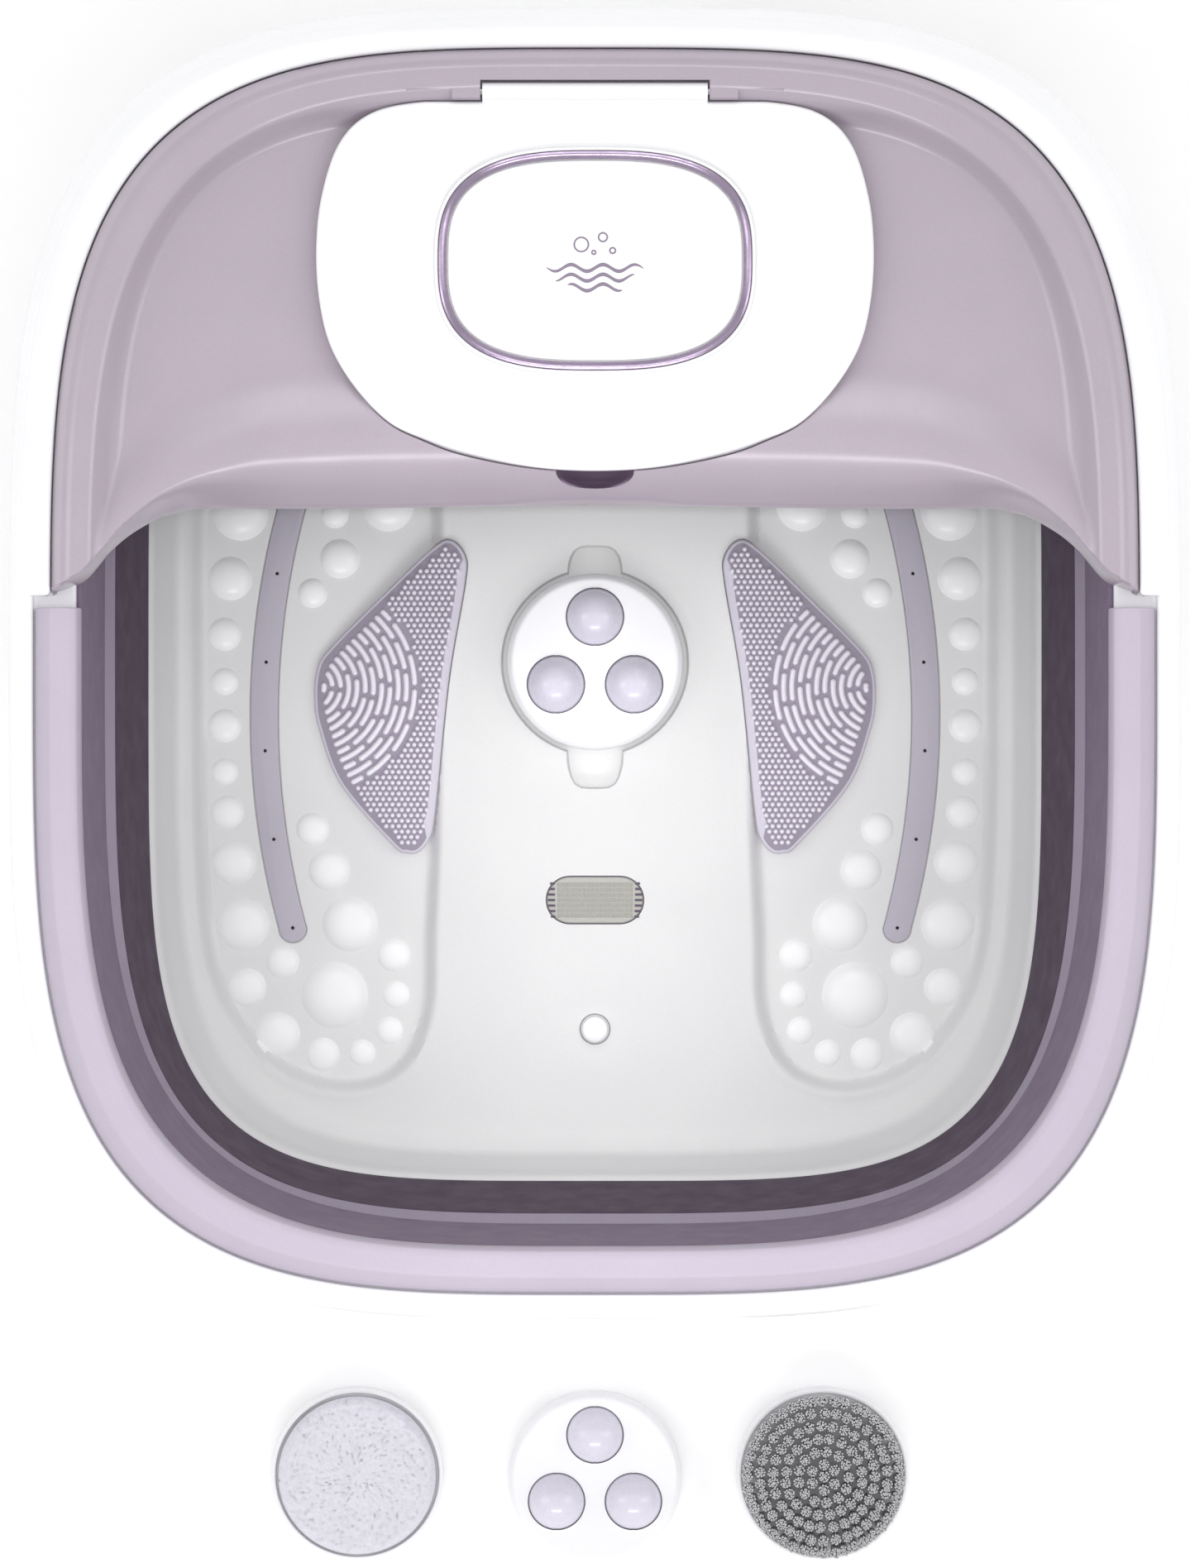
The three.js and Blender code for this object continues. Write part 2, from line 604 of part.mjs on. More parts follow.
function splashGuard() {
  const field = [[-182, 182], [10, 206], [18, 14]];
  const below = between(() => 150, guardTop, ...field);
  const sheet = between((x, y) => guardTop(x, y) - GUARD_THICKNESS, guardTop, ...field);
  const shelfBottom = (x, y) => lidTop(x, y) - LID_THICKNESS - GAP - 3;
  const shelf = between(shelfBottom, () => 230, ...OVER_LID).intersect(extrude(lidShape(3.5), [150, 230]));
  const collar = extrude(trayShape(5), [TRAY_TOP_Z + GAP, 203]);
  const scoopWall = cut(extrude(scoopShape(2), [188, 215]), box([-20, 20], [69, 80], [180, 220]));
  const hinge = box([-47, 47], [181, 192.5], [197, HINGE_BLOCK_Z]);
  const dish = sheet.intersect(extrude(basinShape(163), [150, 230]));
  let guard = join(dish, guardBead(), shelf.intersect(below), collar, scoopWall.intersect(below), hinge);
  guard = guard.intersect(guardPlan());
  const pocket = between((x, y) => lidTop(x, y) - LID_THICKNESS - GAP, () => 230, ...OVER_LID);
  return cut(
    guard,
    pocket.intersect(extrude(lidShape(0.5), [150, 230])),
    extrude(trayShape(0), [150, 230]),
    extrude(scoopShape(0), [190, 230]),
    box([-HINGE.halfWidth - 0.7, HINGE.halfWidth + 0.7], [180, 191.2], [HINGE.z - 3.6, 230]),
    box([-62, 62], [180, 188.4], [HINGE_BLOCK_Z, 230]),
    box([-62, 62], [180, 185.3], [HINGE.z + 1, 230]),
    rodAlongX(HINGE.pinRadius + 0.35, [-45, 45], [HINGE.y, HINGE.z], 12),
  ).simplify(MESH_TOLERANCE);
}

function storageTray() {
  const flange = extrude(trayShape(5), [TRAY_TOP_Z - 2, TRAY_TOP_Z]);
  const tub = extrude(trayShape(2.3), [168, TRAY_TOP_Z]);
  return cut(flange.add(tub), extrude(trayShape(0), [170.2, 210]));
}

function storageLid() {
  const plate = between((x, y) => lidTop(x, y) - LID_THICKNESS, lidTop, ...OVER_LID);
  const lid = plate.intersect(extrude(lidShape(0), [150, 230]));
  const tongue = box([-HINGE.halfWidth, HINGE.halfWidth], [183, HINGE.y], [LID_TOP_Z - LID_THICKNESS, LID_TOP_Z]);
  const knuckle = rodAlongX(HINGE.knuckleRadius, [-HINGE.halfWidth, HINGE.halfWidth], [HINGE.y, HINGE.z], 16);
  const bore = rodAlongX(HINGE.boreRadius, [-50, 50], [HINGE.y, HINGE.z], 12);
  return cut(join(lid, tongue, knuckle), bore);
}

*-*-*

Given instruction: Repeat every line of the material exactly as given.

Solution below:
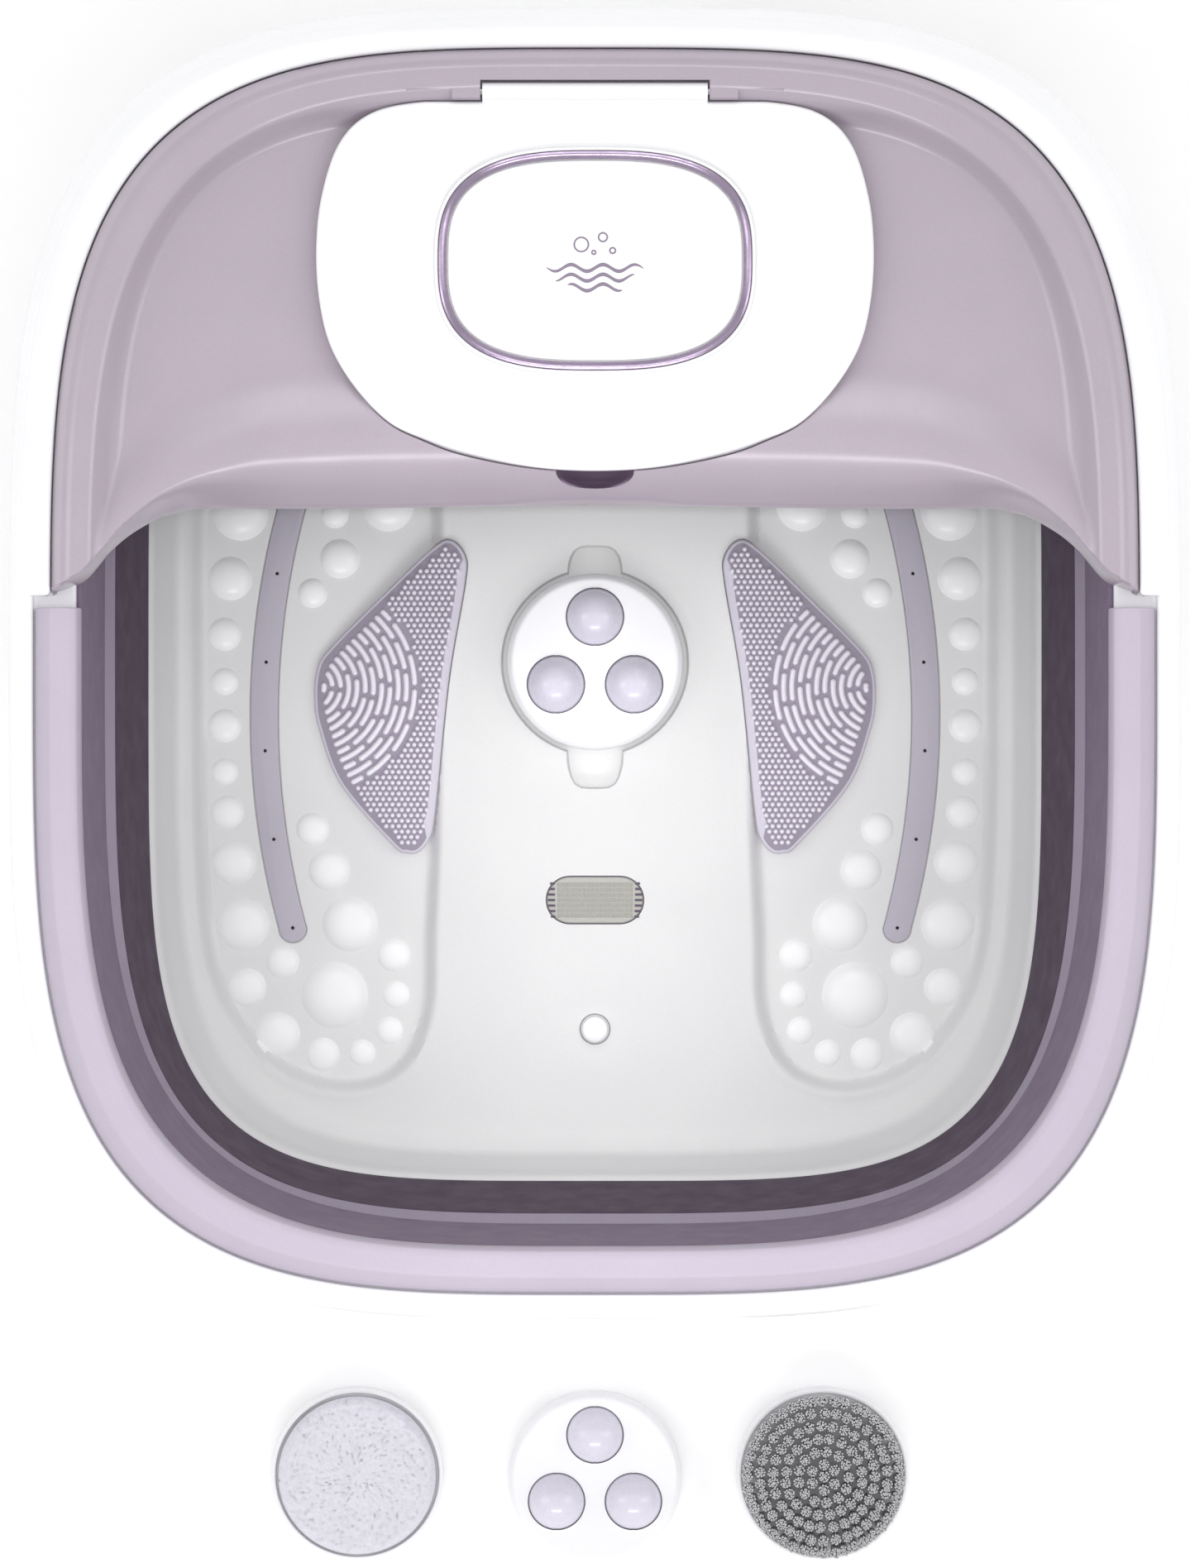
The three.js and Blender code for this object continues. Write part 2, from line 604 of part.mjs on. More parts follow.
function splashGuard() {
  const field = [[-182, 182], [10, 206], [18, 14]];
  const below = between(() => 150, guardTop, ...field);
  const sheet = between((x, y) => guardTop(x, y) - GUARD_THICKNESS, guardTop, ...field);
  const shelfBottom = (x, y) => lidTop(x, y) - LID_THICKNESS - GAP - 3;
  const shelf = between(shelfBottom, () => 230, ...OVER_LID).intersect(extrude(lidShape(3.5), [150, 230]));
  const collar = extrude(trayShape(5), [TRAY_TOP_Z + GAP, 203]);
  const scoopWall = cut(extrude(scoopShape(2), [188, 215]), box([-20, 20], [69, 80], [180, 220]));
  const hinge = box([-47, 47], [181, 192.5], [197, HINGE_BLOCK_Z]);
  const dish = sheet.intersect(extrude(basinShape(163), [150, 230]));
  let guard = join(dish, guardBead(), shelf.intersect(below), collar, scoopWall.intersect(below), hinge);
  guard = guard.intersect(guardPlan());
  const pocket = between((x, y) => lidTop(x, y) - LID_THICKNESS - GAP, () => 230, ...OVER_LID);
  return cut(
    guard,
    pocket.intersect(extrude(lidShape(0.5), [150, 230])),
    extrude(trayShape(0), [150, 230]),
    extrude(scoopShape(0), [190, 230]),
    box([-HINGE.halfWidth - 0.7, HINGE.halfWidth + 0.7], [180, 191.2], [HINGE.z - 3.6, 230]),
    box([-62, 62], [180, 188.4], [HINGE_BLOCK_Z, 230]),
    box([-62, 62], [180, 185.3], [HINGE.z + 1, 230]),
    rodAlongX(HINGE.pinRadius + 0.35, [-45, 45], [HINGE.y, HINGE.z], 12),
  ).simplify(MESH_TOLERANCE);
}

function storageTray() {
  const flange = extrude(trayShape(5), [TRAY_TOP_Z - 2, TRAY_TOP_Z]);
  const tub = extrude(trayShape(2.3), [168, TRAY_TOP_Z]);
  return cut(flange.add(tub), extrude(trayShape(0), [170.2, 210]));
}

function storageLid() {
  const plate = between((x, y) => lidTop(x, y) - LID_THICKNESS, lidTop, ...OVER_LID);
  const lid = plate.intersect(extrude(lidShape(0), [150, 230]));
  const tongue = box([-HINGE.halfWidth, HINGE.halfWidth], [183, HINGE.y], [LID_TOP_Z - LID_THICKNESS, LID_TOP_Z]);
  const knuckle = rodAlongX(HINGE.knuckleRadius, [-HINGE.halfWidth, HINGE.halfWidth], [HINGE.y, HINGE.z], 16);
  const bore = rodAlongX(HINGE.boreRadius, [-50, 50], [HINGE.y, HINGE.z], 12);
  return cut(join(lid, tongue, knuckle), bore);
}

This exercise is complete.